You’re doing that music as well as anybody else, but it’s a time when there isn’t the same energy around rock anymore, at least not in the press. You’re in a guitar band at a time when there’s less interest in that than ever.
On a mainstream press scale, yeah. But a lot of people I know listen to a lot of people I know listen to a lot of guitary punk stuff all the time. ‘Rock is dead’ is a popular interview subject at this point. I did an interview today for an article that was just about that. He did an article about how rock had died and he talked to like four rock bands, and I was like, ‘You’re talking to four rock bands that exist and are doing OK. Maybe it’s fine.’

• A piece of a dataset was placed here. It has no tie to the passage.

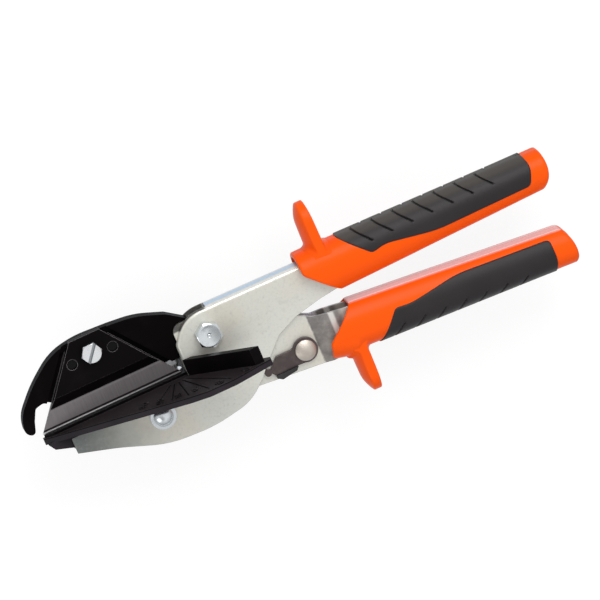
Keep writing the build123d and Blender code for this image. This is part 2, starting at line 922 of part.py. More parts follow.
def latch_thumb_tab():
    """Black foot under the latch plate that the thumb pulls down."""
    x, y = latch_rivet_x, -latch_rivet_y
    low = lever_outer + side_gap
    top = y - latch_height * 0.69
    right = x - latch_end_radius
    rows = [
        (right, top, 0),
        (right - thumb_tab_length * 0.12, top - thumb_tab_height * 0.55, thumb_tab_height * 0.2),
        (right - thumb_tab_length * 0.80, top - thumb_tab_height, thumb_tab_height * 0.3),
        (right - thumb_tab_length, top - thumb_tab_height * 0.45, 0),
        (right - thumb_tab_length * 0.98, top, 0),
    ]
    return slab(rows, low, low + latch_plate + thumb_tab_width)


def latch_rivet():
    """Domed rivet across the lever that the latch turns on."""
    x, y = latch_rivet_x, -latch_rivet_y
    near = lever_outer + side_gap + latch_plate + side_gap
    shank = rod(x, y, latch_rivet_diameter / 2, -lever_outer, near)
    rim = latch_rivet_dome * 0.35
    head = rod(x, y, latch_rivet_head / 2, near, near + rim)
    head += dome(x, y, latch_rivet_head, latch_rivet_dome - rim, near + rim, 1)
    far = dome(x, y, latch_rivet_head, latch_rivet_dome, -lever_outer, -1)
    return shank + head + far


# Grips
def grip_section(along, half_height, half_width):
    """Cross section of a grip: flat towards the other handle, round at the back."""
    inner_corner = half_width - grip_flat / 2
    back_corner = half_width * grip_back_share
    rows = [
        (-half_height, -half_width, inner_corner),
        (half_height, -half_width, back_corner),
        (half_height, half_width, back_corner),
        (-half_height, half_width, inner_corner),
    ]
    return Plane.YZ.offset(along) * outline(rows)


def grip_tube(grow, lift=0):
    """The grip's round bar along X, swelled or shrunk by an offset, or made taller."""
    tall = grow + lift
    start = grip_section(
        grip_start - overrun / 4, grip_half_height + tall, grip_half_width + grow
    )
    end = grip_section(
        grip_end + overrun / 4, grip_tail_half_height + tall, grip_tail_half_width + grow
    )
    return loft([start, end])


def grip_ends():
    """Side view of the grip that gives it its slanted nose and rounded tail."""
    tall = grip_half_height * 2
    low = grip_tail_half_height
    side = slab(
        [
            (grip_start, tall, 0),
            (grip_start, grip_half_height * 0.55, grip_end_corner),
            (grip_start + grip_nose_slope, -grip_half_height, 0),
            (grip_start + grip_nose_slope, -tall, 0),
            (grip_end - grip_end_corner * 4.5, -tall, 0),
            (grip_end - grip_end_corner * 0.35, -low, grip_end_corner),
            (grip_end, low * 0.1, grip_end_corner * 1.5),
            (grip_end - grip_end_corner * 0.1, low, grip_end_corner * 0.45),
            (grip_end - grip_end_corner * 2, tall, 0),
        ],
        -overrun,
        overrun,
    )
    wide = grip_tail_half_width + inlay_proud
    plan = plan_prism(
        [
            (grip_start, -overrun, 0),
            (grip_end - grip_plan_corner * 2, -overrun, 0),
            (grip_end - grip_plan_corner * 0.35, -wide, grip_plan_corner),
            (grip_end, 0, grip_plan_corner * 2),
            (grip_end - grip_plan_corner * 0.35, wide, grip_plan_corner),
            (grip_end - grip_plan_corner * 2, overrun, 0),
            (grip_start, overrun, 0),
        ]
    )
    return side & plan


def horn(place, lean, flare):
    """Finger guard that stands up from the front of the grip, on a flared foot."""
    half = horn_thickness / 2
    top = grip_half_height + horn_height
    base = grip_half_height + flare
    side = slab(
        [
            (-half, 0, 0),
            (-half, base, horn_corner * 2),
            (-half * 0.85, top, horn_corner * 0.7),
            (half * 0.2, top, horn_corner),
            (half * 0.75, top * 0.75, horn_corner * 3),
            (half, base, horn_corner * 2),
            (half * 1.9, 0, 0),
        ],
        -horn_width / 2,
        horn_width / 2,
    )
    crown = extrude(
        Plane.YZ
        * outline(
            [
                (0, -horn_width / 2, 0),
                (top, -horn_width / 2, horn_width * 0.46),
                (top, horn_width / 2, horn_width * 0.46),
                (0, horn_width / 2, 0),
            ]
        ),
        amount=overrun,
        both=True,
    )
    fin = Pos(place, 0, 0) * Rot(0, 0, lean) * (side & crown)
    foot = slab(
        [
            (grip_start, 0, 0),
            (grip_start, grip_half_height * 0.96, 0),
            (place - half, base, flare),
            (place + half * 0.6, base, 0),
            (place + half * 1.2, grip_half_height * 0.8, 0),
            (place + half * 1.2, 0, 0),
        ],
        -overrun,
        overrun,
    )
    return fin + (foot & grip_tube(0, flare))


def inlay_prism(shares):
    """Side outline of an inlay, carried across the grip."""
    length = grip_end - grip_start
    rows = []
    for along, across, bend in shares:
        rows.append(
            (
                grip_start + length * along,
                grip_half_height * across,
                grip_half_height * bend,
            )
        )
    return slab(rows, -overrun, overrun)


def groove(start, low, high):
    """Cutter for one slanting groove, between two heights across the grip."""
    rows = [
        (start - groove_run, grip_half_height + groove_run, 0),
        (start + groove_run, grip_half_height - groove_run, 0),
        (start + groove_run + groove_width, grip_half_height - groove_run, 0),
        (start - groove_run + groove_width, grip_half_height + groove_run, 0),
    ]
    return slab(rows, low, high)


def grooves():
    """Cutters for an inlay's grooves, half a pitch further back on the far side."""
    cutters = None
    for index in range(groove_count):
        start = groove_start + index * groove_pitch
        cutter = groove(start, 0, overrun)
        cutter += groove(start + groove_pitch / 2, -overrun, 0)
        cutters = cutter if cutters is None else cutters + cutter
    return cutters - grip_tube(inlay_proud - groove_depth)


def grip_pair(shares, place, lean, flare):
    """Shell and inlay of one grip, before the handle is cut out of the shell."""
    tube = grip_tube(0)
    ends = grip_ends()
    pocket = inlay_prism(shares) - grip_tube(-inlay_depth)
    shell = (tube & ends) + horn(place, lean, flare) - pocket
    inlay = inlay_prism(shares) & grip_tube(inlay_proud) & ends
    inlay -= grip_tube(-inlay_depth + inlay_gap)
    inlay -= grooves()
    return shell, inlay


def place_upper(shape):
    """Put a grip drawn along X on the upper handle."""
    return Pos(0, upper_axis_y, 0) * Rot(0, 0, upper_axis_angle) * shape


def place_lower(shape):
    """Put a mirrored grip on the lower handle."""
    flipped = mirror(shape, Plane.XZ)
    return Pos(0, lower_axis_y, 0) * Rot(0, 0, lower_axis_angle) * flipped


def main():
    """Build every piece, move the tool to its middle and write the files."""
    upper_shell, upper_inlay = grip_pair(
        upper_inlay_shares, upper_horn_x, upper_horn_lean, upper_flare
    )
    lower_shell, lower_inlay = grip_pair(
        lower_inlay_shares, lower_horn_x, lower_horn_lean, lower_flare
    )
    body_bar = slab(cheek_contour(), -body_outer, body_outer)
    lever_bar = slab(lever_rows(), -body_outer, body_outer)
    pieces = {
        "body_channel": body_channel(),
        "anvil": anvil(),
        "anvil_screw": anvil_screw(),
        "anvil_washers": anvil_washers(),
        "anvil_nut": anvil_nut(),
        "stop_screw": stop_screw(),
        "stop_locknut": stop_locknut(),
        "pivot_bolt": pivot_bolt(),
        "pivot_nut": pivot_nut(),
        "pivot_bush": pivot_bush(),
        "upper_grip": place_upper(upper_shell) - body_bar,
        "upper_grip_inlay": place_upper(upper_inlay),
        "lever_channel": lever_channel(),
        "upper_jaw": upper_jaw(),
        "jaw_rivets": jaw_rivets(),
        "blade": blade(),
        "clamp_plate": clamp_plate(),
        "clamp_screw": clamp_screw(),
        "clamp_nut": clamp_nut(),
        "blade_pins": blade_pins(),
        "opening_spring": opening_spring(),
        "spring_pin": spring_pin(),
        "lower_grip": place_lower(lower_shell) - lever_bar,
        "lower_grip_inlay": place_lower(lower_inlay),
        "latch": latch(),
        "latch_thumb_tab": latch_thumb_tab(),
        "latch_rivet": latch_rivet(),
    }
    boxes = [shape.bounding_box() for shape in pieces.values()]
    low_x = min(box.min.X for box in boxes)
    high_x = max(box.max.X for box in boxes)
    low_y = min(box.min.Y for box in boxes)
    high_y = max(box.max.Y for box in boxes)
    to_middle = Pos(-(low_x + high_x) / 2, -(low_y + high_y) / 2, 0)
    os.makedirs("parts", exist_ok=True)
    for name, shape in pieces.items():
        export_step(to_middle * shape, f"parts/{name}.step")
    print("pivot at", -(low_x + high_x) / 2, -(low_y + high_y) / 2)


main()
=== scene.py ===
"""Mitre shears lying on a pale studio floor.

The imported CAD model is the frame: steel sheets, castings and fasteners keep their solids and
get finishes here. The moulded grips, soft inlays, pivot bolt, domed heads and spring are
surfaces worked out with numpy that stand for their solids, and the scale numbers are added.
"""

import json
import logging
import math
from collections.abc import Callable
from dataclasses import dataclass, field
from enum import Enum

import bmesh
import bpy
import numpy as np
from mathutils import Matrix, Vector

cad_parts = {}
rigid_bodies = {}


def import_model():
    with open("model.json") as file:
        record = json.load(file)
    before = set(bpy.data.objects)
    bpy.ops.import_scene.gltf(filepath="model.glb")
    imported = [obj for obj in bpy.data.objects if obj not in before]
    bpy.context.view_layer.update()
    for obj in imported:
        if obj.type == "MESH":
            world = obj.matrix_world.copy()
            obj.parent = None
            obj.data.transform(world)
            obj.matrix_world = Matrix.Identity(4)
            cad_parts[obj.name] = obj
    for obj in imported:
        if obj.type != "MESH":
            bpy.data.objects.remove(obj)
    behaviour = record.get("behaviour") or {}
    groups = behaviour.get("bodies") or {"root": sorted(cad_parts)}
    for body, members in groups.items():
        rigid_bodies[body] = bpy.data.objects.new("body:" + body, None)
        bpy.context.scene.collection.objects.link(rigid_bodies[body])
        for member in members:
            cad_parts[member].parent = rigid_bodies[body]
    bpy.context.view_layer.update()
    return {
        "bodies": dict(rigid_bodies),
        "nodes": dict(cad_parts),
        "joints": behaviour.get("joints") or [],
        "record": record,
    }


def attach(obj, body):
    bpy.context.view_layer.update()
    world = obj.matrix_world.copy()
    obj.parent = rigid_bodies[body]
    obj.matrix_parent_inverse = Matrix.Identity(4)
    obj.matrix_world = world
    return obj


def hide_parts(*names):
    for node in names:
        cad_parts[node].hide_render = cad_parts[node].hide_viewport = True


log = logging.getLogger("shears")

MM = 0.001
WHITE = (1.0, 1.0, 1.0)
Colour = tuple[float, float, float]
Triple = tuple[float, float, float]
Span = tuple[float, float]
Socket = bpy.types.NodeSocket
Material = bpy.types.Material
Piece = bpy.types.Object

# Where the main pivot stands in the shared frame, in millimetres
PIVOT_X = -39.080
PIVOT_Y = 11.092


class Side(Enum):
    """The two handles, by the way their rounded backs face along Y."""

    UPPER = 1
    LOWER = -1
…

I think some pieces capture that narrative. It’s not so much that rock is dead, or even that it’s damaged, it’s that for some reason it doesn’t have the luster it had.
Yeah, it’s not trendy anymore. Luckily we put out our big record right when rock was trendy again. Or emo. Everybody called us emo. Which, you know, whatever. But I think we happened to make a record when rock was popular for whatever short amount of time in whatever small press world that existed. And now it is less popular to write about, I guess. It’s less popular with the big outlets, the Pitchforks, but there’s always going to be smaller outlets writing about it, and to be honest that’s preferable … It just seems like now those sites are writing more about famous people and less about things I think are cool.
I think there’s a narrative bias behind that coverage. You look at the big records right now, and they’re really easy to write about—they have an established personality at the center, and a big point of view. As a writer that stuff is definitely more fun to cover than another rock record.
Yeah, that’s definitely true. And even our PR guy was like, ‘Hey, I think more people would be down to interview you if you have a narrative.’ And I was like, ‘sure.’ Because there is no huge narrative on the record, it’s just songs we’re excited to play.
Are you a political person?
Uh, I mean, I don’t know. Not in any massively public way. But I have my thoughts.
It seems like it’s a hard time to be a band that doesn’t have those thoughts front and center.
Yeah, that seems to be something that a lot of people are focused on at the moment. And with good reason. It’s a frightening time.
There’s a theme on the record that I think will resonate with a lot of people about looking beyond your bubble, engaging with people who don’t share your views. What put that on your mind? Obviously you finished the record before November.
I’ve always known those people are out there. I live in Ohio! I’m surrounded by those people all the time. It’s like, ‘Whoa, I’m the weird one.’ So it’s not that insane to me to have to think like that. But I think this record is more just about a general awareness that the world is an uncertain place, and maybe coming to terms with that rather than me getting personally angry about it and just flipping out and not knowing what to do. Just realizing that’s what’s happening, that reality is going to be what it is and you have to function with it, and try your best to be decent.
As an artist that must be hard to move on from, because anger can be such a good muse, especially for you guys.
I think the record still has that element to it, but it maybe just encompasses a little more than just that. It didn’t seem right to make a record that was just yelling and screaming again. I mean, there’s enough of that. It happens on there, but maybe just not as much as it used to. I’m not old, but it feels weird to be getting older and playing all these really fast, crazy songs that we wrote five years ago. It just feels weird. It feels like acting if you have to repeat yourself.
Do you think there’s a shelf life on this band? Is there only so long you can go on playing these kinds of songs?
I don’t know. At the time it seemed fine. If there is a shelf life and I sense an expiration date then we’ll stop. But I just also think I’m getting better at writing songs, and that’s the only thing I can provide to the world at this point. It’s the only thing I’m good enough at to be like, ‘Here’s my contribution to the world.’ It feels good. It gives me a sense of purpose.
Cloud Nothings play Turner Hall Ballroom on Sunday, Feb. 12 with Moon Bros and Dramatic Lovers at 8 p.m.